Le député européen appelle enfin à une meilleure cohérence des politiques, principe gravé dans le traité de Lisbonne. Face aux intérêts contraires qui peuvent se faire jour au sein de l’UE ou d’un gouvernement (par exemple entre un ministre de l’Economie et un ministre du Développement) et donc aux incohérences des politiques qui peuvent en résulter, il plaide pour la mise en place d’arbitrages au plus haut niveau : la présidence de la Commission pour l’UE, le ministère d’Etat dans les Etats membres.
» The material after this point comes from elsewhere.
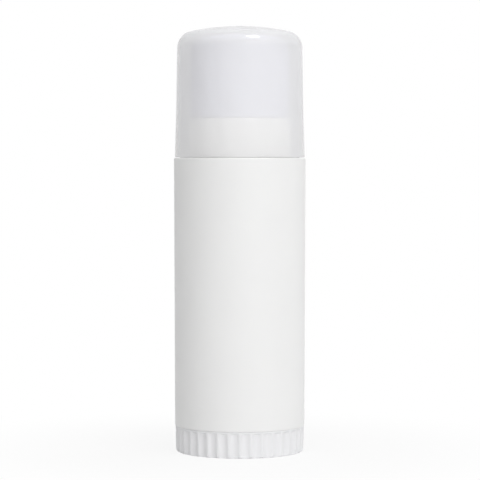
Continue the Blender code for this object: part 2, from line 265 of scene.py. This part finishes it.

L’ancien ambassadeur du Luxembourg auprès des Nations Unies, Jean Feyder, présent dans le public, a néanmoins interpellé le député sur l’absence de cohérence entre politique de développement et politique agricole ou industrielle de l’UE. Notant que parmi les personnes les plus pauvres se trouvaient en particulier les petits paysans, celui qui est membre du conseil d’administration de l’ONG Action Solidarité Tiers Monde a rappelé que l’UE protégeait de manière très forte ses produits agricoles via ses tarifs douaniers. Cela tandis que, dans le même temps,  l’UE "avait totalement déshabillé" les agricultures des pays du Sud des instruments qui auraient pu les protéger et que les accords de partenariat économique (APE) qu’elle négociait avec ces pays étaient "un nouveau pas vers la libéralisation".

Selon Charles Goerens, "la libéralisation du commerce n’est pas une fin en soi". "D’un autre côté, s’il faut ouvrir l’économie d’un pays sur l’économie globale, cela n’a en soi rien de répréhensible. Mais il faut le faire de manière à donner au pays les moyens de résister à la concurrence brutale à laquelle l’exposera la globalisation".

Tout en reconnaissant l’incohérence entre les objectifs de développement et les politiques "qui contribuent à priver une partie du potentiel pour développer une agriculture vivrière", celui-ci appelle à trancher. Mais de souligner que les deux acteurs y avaient de toute façon été obligés par le droit international dans lequel la tendance pour le libre échange du commerce est codifiée et inscrite dans les traités.